Having made our escape I patted the driver on the shoulder and commented as to the Sikh’s craziness. He just looked a bit sad. Earlier on the trip he’d pulled over and unrolled his window and waited several moments for a fly to find its way out of the car. We stopped at a Haldwani street stall where he bought super glue and attempted to fix the mirror and amazingly succeeded. Hours later we were caught in another traffic jam entering Rishikesh. Security was tight, several roads closed. Prime Minister Modi had come to pay his respects to the guru.
IV. Samadhi
In a shop in Rishikesh near the famous Shiva temple, we ask for the price of a leather purse. “What’s that made of?” we ask. “Cow?” (I was under the impression it was okay to use if the cow died from natural causes.) The man shakes his head, oh no no no. It’s camel. They would burn me down. It will be illegal everywhere soon. They will outlaw it all. Disdain rests on his face.
Back home I read the news of the cow-related killings of Indian Muslims. The ink throwing over a Pakistani book tour. Literary furor. I worry things will get worse before they get better. I am writing this as terrorist attacks happen in Paris and some mention the November 2008 Mumbai attacks as a template for the terrorists. In a riven India, how easily it would happen again.

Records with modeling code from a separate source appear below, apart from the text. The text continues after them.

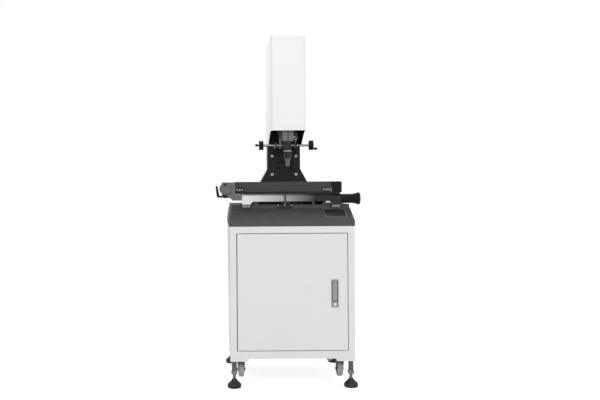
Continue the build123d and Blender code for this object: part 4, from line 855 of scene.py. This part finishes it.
barrel_r = (barrel_high[0] - barrel_low[0]) / 2
seat_r = barrel_r - SEAT_DEPTH
seat_low, seat_high = ring_low[2] - SEAT_CLEAR, ring_high[2] + SEAT_CLEAR
barrel_rows = ((0.0130, barrel_low[2]), (0.0165, barrel_low[2] + 0.0006), (barrel_r, barrel_low[2] + 0.003),
               (barrel_r, barrel_low[2] + 0.008), (barrel_r - 0.0006, barrel_low[2] + 0.0088),
               (barrel_r, barrel_low[2] + 0.0096), (barrel_r, seat_low), (seat_r, seat_low),
               (seat_r, seat_high), (barrel_r, seat_high), (barrel_r, barrel_high[2]))
collar_r = barrel_r + COLLAR_PROUD
collar_rows = ((seat_r, seat_high + 0.0045), (collar_r, seat_high + 0.0050),
               (collar_r, seat_high + 0.0075), (seat_r, seat_high + 0.0080))
add_piece("zoom_lens_detail", "head",
          [(skin(turned(barrel_rows, axis_place, "z", 72)), lens_black),
           (skin(turned(collar_rows, axis_place, "z", 72), looped=True), lens_black)],
          ("zoom_lens_barrel",))

ring_r = (ring_high[0] - ring_low[0]) / 2
inner_r = seat_r + RING_CLEAR
grip_r = ring_r - RING_STEP
band_low = ring_high[2] - BRIGHT_BAND
zoom_rows = ((inner_r, ring_low[2]), (grip_r - 0.0008, ring_low[2]), (grip_r, ring_low[2] + 0.001),
             (grip_r, ring_low[2] + 0.002, 0, RING_RIB), (grip_r, band_low - 0.001, 0, RING_RIB),
             (grip_r, band_low), (inner_r, band_low))
band_rows = ((inner_r, band_low + RING_CLEAR), (grip_r - 0.0002, band_low + RING_CLEAR),
             (grip_r, band_low + 0.0004), (grip_r, ring_high[2] - 0.0006),
             (grip_r - 0.0006, ring_high[2]), (inner_r, ring_high[2]))
ring_middle = (ring_low[2] + band_low) / 2
prongs = []
for side, axis in ((-1, "-x"), (1, "x")):
    prong_foot = (side * (ring_r - PRONG_SINK), axis_place[1], ring_middle)
    prongs.append((skin(turned(PRONG_ROWS, prong_foot, axis, 20)), dark_steel))
add_piece("zoom_ring_detail", "zoom",
          [(skin(turned(zoom_rows, axis_place, "z", 240, 40), looped=True), lens_black),
           (skin(turned(band_rows, axis_place, "z", 96), looped=True), bright_ring)] + prongs,
          ("zoom_ring",))

nose_low, nose_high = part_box("objective_lens")
nose_rows = ((0.0088, nose_low[2]), (NOSE_R - 0.0004, nose_low[2] + 0.0002), (NOSE_R, nose_low[2] + 0.001),
             (NOSE_R, nose_low[2] + 0.0085), (NOSE_R - 0.0005, nose_low[2] + 0.0090),
             (NOSE_R, nose_low[2] + 0.0095), (NOSE_R, nose_low[2] + 0.0225), (0.0122, nose_low[2] + 0.0285),
             (NOSE_TOP_R, nose_high[2] - 0.0010), (NOSE_TOP_R, nose_high[2]))
glass_place = (0, axis_place[1], nose_low[2])
add_piece("objective_detail", "head",
          [(skin(turned(nose_rows, axis_place, "z", 72)), lens_grey),
           (skin(turned(GLASS_ROWS, glass_place, "z", 48)), dark_glass)], ("objective_lens",))

clamp_low, clamp_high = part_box("lens_clamp")
clamp_screws = []
for z in (clamp_low[2] + CLAMP_SCREW_INSET, clamp_high[2] - CLAMP_SCREW_INSET):
    clamp_place = (clamp_high[0], axis_place[1] - CLAMP_SCREW_FORWARD, z)
    clamp_screws += cap_screw(clamp_place, CLAMP_SCREW_R, CLAMP_SCREW_HEIGHT, "x")
add_piece("clamp_screws", "head", clamp_screws)


# Cover. One folded sheet-steel hood in smooth white enamel, its inside faces coloured near black; a face is
# inside where its normal n points at the cover's middle c, n.(p - c) < 0. The raw hem stays pale.
INSIDE_FACE_BLACK = (0.018, 0.018, 0.018)
cover_white = finish("cover white", (0.865, 0.865, 0.86), (0.835, 0.835, 0.83), 0.42, grain=4.0,
                     skin=0.2, skin_depth=0.0003, coat=0.1)
dress(cover_white, "head_cover_and_strips")
cover_low, cover_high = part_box("head_cover_and_strips")
cover_tree = cover_white.node_tree
cover_link = cover_tree.links.new
cover_place = cover_tree.nodes.new("ShaderNodeTexCoord")
from_middle = cover_tree.nodes.new("ShaderNodeVectorMath")
from_middle.operation = "SUBTRACT"
from_middle.inputs[1].default_value = [(a + b) / 2 for a, b in zip(cover_low, cover_high)]
outward = cover_tree.nodes.new("ShaderNodeVectorMath")
outward.operation = "DOT_PRODUCT"
inward = cover_tree.nodes.new("ShaderNodeMath")
inward.operation = "LESS_THAN"
inward.inputs[1].default_value = 0.0
inside_tone = cover_tree.nodes.new("ShaderNodeMix")
inside_tone.data_type = "RGBA"
inside_tone.inputs["B"].default_value = (*INSIDE_FACE_BLACK, 1)
cover_shader = cover_tree.nodes["Principled BSDF"]
outer_colour = cover_shader.inputs["Base Color"].links[0].from_socket
cover_link(cover_place.outputs["Object"], from_middle.inputs[0])
cover_link(from_middle.outputs["Vector"], outward.inputs[0])
cover_link(cover_place.outputs["Normal"], outward.inputs[1])
cover_link(outward.outputs["Value"], inward.inputs[0])
cover_link(inward.outputs[0], inside_tone.inputs["Factor"])
cover_link(outer_colour, inside_tone.inputs["A"])
cover_link(inside_tone.outputs["Result"], cover_shader.inputs["Base Color"])
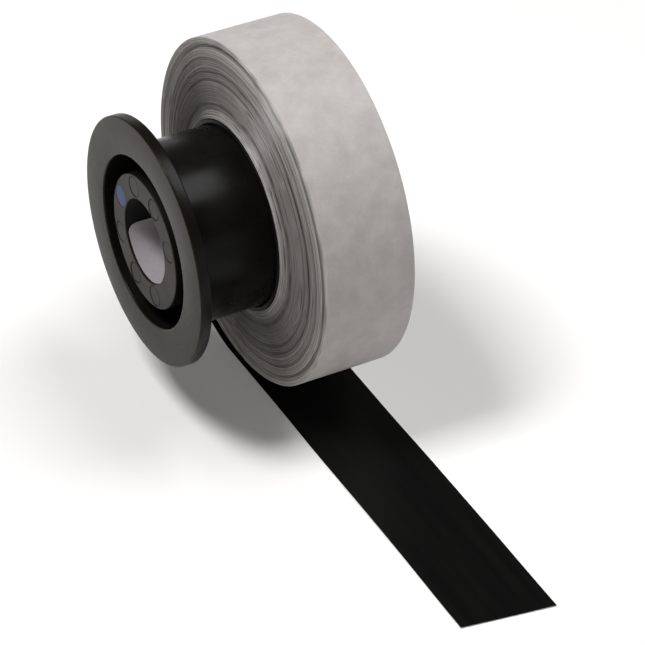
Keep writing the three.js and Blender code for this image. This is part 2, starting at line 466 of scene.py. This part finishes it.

A happy wave and a sad wave are some ways out from shore, rolling along towards their inevitable destination. The sad wave, as is her nature, is overcome with sorrow. “Ahh,” she keens, “When I hit the shore I will be dead! I can see it coming now!” The happy wave says nothing, just looks at her and smiles. “How can you smile at a time like this?” asks the sad wave incredulously, a hint of anger in her voice, “You will be dead too!” “What are we but water?” replies the happy wave now called guru wave. “What will change when we hit the shore?”
Guruji left his body on September 23, 2015, less than two weeks after our visit to the ashram. Throughout India, he is hailed as a patriot and a saint.
A different version of this essay was published in Guernica Magazine in January 2016 as “Swami in a Hothouse Elevator,” which is a name I still don’t get.